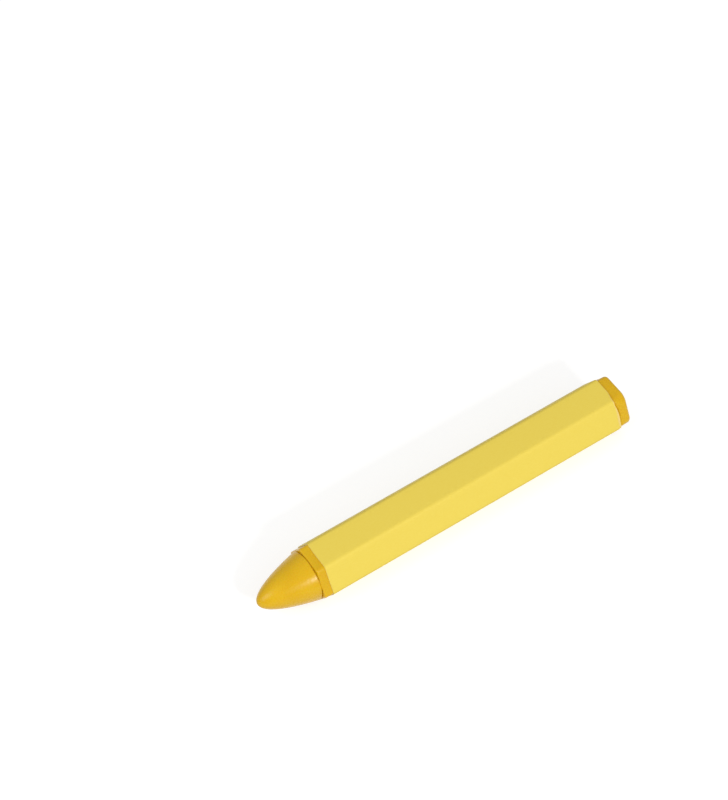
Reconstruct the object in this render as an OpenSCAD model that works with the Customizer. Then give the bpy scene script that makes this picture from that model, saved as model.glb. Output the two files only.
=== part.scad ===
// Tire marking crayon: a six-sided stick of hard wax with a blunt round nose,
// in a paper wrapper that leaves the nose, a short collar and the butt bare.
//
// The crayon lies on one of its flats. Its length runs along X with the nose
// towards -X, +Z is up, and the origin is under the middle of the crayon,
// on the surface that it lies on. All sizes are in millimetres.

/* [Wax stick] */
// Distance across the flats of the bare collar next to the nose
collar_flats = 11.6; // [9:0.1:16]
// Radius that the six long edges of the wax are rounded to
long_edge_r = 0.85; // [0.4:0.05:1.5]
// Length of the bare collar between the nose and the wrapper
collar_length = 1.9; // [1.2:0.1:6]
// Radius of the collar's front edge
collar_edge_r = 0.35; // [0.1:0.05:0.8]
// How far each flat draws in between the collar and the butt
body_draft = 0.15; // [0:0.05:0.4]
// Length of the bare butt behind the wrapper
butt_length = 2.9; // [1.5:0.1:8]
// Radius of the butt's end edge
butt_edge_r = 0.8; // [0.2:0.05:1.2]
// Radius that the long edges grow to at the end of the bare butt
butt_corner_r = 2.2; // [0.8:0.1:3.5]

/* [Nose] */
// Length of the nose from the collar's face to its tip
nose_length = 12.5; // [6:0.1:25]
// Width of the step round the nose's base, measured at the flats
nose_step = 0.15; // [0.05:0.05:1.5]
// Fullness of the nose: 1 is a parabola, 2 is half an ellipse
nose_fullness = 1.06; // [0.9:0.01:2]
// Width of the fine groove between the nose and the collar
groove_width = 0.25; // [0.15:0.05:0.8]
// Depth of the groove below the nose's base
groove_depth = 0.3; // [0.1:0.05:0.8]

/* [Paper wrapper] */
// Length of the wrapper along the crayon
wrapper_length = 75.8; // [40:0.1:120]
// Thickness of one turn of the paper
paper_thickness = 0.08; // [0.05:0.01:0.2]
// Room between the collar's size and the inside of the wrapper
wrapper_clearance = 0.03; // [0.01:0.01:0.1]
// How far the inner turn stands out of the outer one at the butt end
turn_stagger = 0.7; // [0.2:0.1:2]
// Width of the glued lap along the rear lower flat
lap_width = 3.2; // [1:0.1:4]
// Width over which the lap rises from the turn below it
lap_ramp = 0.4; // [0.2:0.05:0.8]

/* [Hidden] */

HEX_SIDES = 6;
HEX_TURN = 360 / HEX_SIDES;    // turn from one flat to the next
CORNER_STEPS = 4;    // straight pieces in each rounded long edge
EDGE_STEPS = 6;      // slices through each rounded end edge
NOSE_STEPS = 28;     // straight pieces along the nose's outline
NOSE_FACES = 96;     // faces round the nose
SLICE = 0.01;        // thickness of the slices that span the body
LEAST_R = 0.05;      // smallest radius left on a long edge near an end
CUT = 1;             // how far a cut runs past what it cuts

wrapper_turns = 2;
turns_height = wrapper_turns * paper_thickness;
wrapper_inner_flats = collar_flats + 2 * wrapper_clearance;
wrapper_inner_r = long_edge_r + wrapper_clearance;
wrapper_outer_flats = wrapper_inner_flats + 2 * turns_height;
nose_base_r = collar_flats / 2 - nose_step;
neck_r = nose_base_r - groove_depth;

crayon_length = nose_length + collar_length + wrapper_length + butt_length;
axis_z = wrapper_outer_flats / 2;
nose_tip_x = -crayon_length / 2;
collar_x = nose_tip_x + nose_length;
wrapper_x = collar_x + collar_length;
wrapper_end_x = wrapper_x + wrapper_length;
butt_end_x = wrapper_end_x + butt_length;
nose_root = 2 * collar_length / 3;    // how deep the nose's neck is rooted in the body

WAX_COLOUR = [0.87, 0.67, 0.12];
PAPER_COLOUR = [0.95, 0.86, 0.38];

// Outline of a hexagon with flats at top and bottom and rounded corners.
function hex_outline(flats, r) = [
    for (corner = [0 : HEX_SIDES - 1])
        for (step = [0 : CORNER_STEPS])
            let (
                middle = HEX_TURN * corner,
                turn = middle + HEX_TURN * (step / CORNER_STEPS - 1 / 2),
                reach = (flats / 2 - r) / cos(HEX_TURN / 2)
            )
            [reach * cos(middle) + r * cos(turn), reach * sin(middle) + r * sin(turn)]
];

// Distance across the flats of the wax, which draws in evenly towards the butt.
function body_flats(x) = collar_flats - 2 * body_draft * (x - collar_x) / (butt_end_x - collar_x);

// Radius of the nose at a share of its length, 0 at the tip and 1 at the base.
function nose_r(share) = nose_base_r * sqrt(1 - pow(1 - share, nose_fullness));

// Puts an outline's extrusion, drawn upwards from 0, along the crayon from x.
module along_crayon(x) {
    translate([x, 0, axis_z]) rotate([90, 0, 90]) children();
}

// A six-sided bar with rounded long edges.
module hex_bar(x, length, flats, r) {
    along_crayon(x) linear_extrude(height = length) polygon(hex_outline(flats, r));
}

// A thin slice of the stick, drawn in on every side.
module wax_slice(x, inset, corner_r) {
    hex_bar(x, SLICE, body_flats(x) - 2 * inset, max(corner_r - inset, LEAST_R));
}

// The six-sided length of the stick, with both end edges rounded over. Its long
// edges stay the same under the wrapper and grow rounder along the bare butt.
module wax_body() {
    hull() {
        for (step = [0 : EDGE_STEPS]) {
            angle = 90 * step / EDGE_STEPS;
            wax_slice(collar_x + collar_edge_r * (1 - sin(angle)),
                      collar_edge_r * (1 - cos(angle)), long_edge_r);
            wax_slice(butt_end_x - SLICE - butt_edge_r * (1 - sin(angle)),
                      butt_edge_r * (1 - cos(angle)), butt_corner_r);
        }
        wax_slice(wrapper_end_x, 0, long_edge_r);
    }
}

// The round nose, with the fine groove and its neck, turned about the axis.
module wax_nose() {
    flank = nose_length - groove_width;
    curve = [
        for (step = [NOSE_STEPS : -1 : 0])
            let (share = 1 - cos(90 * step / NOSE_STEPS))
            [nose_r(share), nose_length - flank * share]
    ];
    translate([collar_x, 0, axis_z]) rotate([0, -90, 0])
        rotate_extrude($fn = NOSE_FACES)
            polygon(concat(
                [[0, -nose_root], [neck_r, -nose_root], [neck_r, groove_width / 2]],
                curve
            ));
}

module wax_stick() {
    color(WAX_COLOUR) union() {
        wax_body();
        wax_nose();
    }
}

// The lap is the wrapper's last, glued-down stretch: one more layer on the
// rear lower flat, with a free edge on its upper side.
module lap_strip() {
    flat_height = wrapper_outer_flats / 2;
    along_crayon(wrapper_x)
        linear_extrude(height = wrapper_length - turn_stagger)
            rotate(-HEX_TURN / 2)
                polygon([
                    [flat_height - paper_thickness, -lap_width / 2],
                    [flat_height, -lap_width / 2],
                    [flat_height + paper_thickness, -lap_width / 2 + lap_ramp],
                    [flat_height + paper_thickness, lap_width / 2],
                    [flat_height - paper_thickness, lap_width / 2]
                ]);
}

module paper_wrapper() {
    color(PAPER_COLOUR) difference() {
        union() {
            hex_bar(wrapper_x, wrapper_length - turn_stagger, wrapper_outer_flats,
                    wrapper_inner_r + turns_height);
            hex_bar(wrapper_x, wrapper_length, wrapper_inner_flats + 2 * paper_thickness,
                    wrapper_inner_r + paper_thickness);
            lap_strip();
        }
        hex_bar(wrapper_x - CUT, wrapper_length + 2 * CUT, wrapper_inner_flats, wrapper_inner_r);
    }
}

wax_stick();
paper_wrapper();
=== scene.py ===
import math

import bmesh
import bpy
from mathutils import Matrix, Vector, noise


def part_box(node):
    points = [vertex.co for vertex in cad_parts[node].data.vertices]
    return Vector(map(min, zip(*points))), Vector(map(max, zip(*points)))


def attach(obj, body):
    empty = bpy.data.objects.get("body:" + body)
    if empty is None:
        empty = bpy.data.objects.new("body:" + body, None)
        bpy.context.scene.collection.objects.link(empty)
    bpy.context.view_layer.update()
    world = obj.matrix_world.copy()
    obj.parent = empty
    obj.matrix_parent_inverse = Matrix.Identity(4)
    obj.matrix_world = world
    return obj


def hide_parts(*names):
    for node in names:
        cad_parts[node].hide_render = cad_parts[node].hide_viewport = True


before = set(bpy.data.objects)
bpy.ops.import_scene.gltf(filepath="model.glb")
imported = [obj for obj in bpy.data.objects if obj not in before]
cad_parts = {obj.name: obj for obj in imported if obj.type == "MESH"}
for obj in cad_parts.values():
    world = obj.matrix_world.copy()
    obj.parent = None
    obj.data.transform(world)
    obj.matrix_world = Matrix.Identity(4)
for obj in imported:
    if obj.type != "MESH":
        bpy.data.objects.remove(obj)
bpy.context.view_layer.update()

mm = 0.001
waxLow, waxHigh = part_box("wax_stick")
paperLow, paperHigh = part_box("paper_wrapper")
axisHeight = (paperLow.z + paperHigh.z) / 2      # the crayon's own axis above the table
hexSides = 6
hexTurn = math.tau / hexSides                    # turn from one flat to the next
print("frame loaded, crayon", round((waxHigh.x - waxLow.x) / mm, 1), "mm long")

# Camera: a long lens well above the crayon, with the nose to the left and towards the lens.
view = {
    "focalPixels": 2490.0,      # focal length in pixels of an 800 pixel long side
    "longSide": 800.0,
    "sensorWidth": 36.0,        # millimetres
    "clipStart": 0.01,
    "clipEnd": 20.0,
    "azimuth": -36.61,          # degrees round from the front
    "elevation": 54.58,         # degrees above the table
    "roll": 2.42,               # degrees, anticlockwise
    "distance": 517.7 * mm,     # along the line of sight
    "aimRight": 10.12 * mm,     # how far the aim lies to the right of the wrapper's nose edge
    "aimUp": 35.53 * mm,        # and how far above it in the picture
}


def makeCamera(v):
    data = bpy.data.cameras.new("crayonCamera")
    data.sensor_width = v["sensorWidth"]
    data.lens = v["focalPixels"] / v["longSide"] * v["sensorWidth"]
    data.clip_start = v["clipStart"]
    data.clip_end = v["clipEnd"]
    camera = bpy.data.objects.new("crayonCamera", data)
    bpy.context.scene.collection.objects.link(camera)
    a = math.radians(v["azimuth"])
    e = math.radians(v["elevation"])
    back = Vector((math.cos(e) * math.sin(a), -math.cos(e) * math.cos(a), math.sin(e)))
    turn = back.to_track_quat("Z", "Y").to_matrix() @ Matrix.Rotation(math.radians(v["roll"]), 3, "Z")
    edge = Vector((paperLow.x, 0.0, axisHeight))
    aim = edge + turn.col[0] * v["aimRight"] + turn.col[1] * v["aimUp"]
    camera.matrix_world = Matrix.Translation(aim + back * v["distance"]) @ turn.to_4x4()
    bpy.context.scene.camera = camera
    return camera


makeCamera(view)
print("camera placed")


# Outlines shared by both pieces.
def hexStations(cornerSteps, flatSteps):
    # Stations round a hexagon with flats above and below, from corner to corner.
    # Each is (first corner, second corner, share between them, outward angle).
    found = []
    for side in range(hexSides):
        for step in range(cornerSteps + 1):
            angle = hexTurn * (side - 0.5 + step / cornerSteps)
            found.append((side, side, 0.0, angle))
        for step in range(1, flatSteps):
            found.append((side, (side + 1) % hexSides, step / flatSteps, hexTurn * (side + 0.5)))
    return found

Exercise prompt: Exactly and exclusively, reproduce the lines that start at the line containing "layer on the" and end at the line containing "imported = [obj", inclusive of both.

Written response:
// The lap is the wrapper's last, glued-down stretch: one more layer on the
// rear lower flat, with a free edge on its upper side.
module lap_strip() {
    flat_height = wrapper_outer_flats / 2;
    along_crayon(wrapper_x)
        linear_extrude(height = wrapper_length - turn_stagger)
            rotate(-HEX_TURN / 2)
                polygon([
                    [flat_height - paper_thickness, -lap_width / 2],
                    [flat_height, -lap_width / 2],
                    [flat_height + paper_thickness, -lap_width / 2 + lap_ramp],
                    [flat_height + paper_thickness, lap_width / 2],
                    [flat_height - paper_thickness, lap_width / 2]
                ]);
}

module paper_wrapper() {
    color(PAPER_COLOUR) difference() {
        union() {
            hex_bar(wrapper_x, wrapper_length - turn_stagger, wrapper_outer_flats,
                    wrapper_inner_r + turns_height);
            hex_bar(wrapper_x, wrapper_length, wrapper_inner_flats + 2 * paper_thickness,
                    wrapper_inner_r + paper_thickness);
            lap_strip();
        }
        hex_bar(wrapper_x - CUT, wrapper_length + 2 * CUT, wrapper_inner_flats, wrapper_inner_r);
    }
}

wax_stick();
paper_wrapper();
=== scene.py ===
import math

import bmesh
import bpy
from mathutils import Matrix, Vector, noise


def part_box(node):
    points = [vertex.co for vertex in cad_parts[node].data.vertices]
    return Vector(map(min, zip(*points))), Vector(map(max, zip(*points)))


def attach(obj, body):
    empty = bpy.data.objects.get("body:" + body)
    if empty is None:
        empty = bpy.data.objects.new("body:" + body, None)
        bpy.context.scene.collection.objects.link(empty)
    bpy.context.view_layer.update()
    world = obj.matrix_world.copy()
    obj.parent = empty
    obj.matrix_parent_inverse = Matrix.Identity(4)
    obj.matrix_world = world
    return obj


def hide_parts(*names):
    for node in names:
        cad_parts[node].hide_render = cad_parts[node].hide_viewport = True


before = set(bpy.data.objects)
bpy.ops.import_scene.gltf(filepath="model.glb")
imported = [obj for obj in bpy.data.objects if obj not in before]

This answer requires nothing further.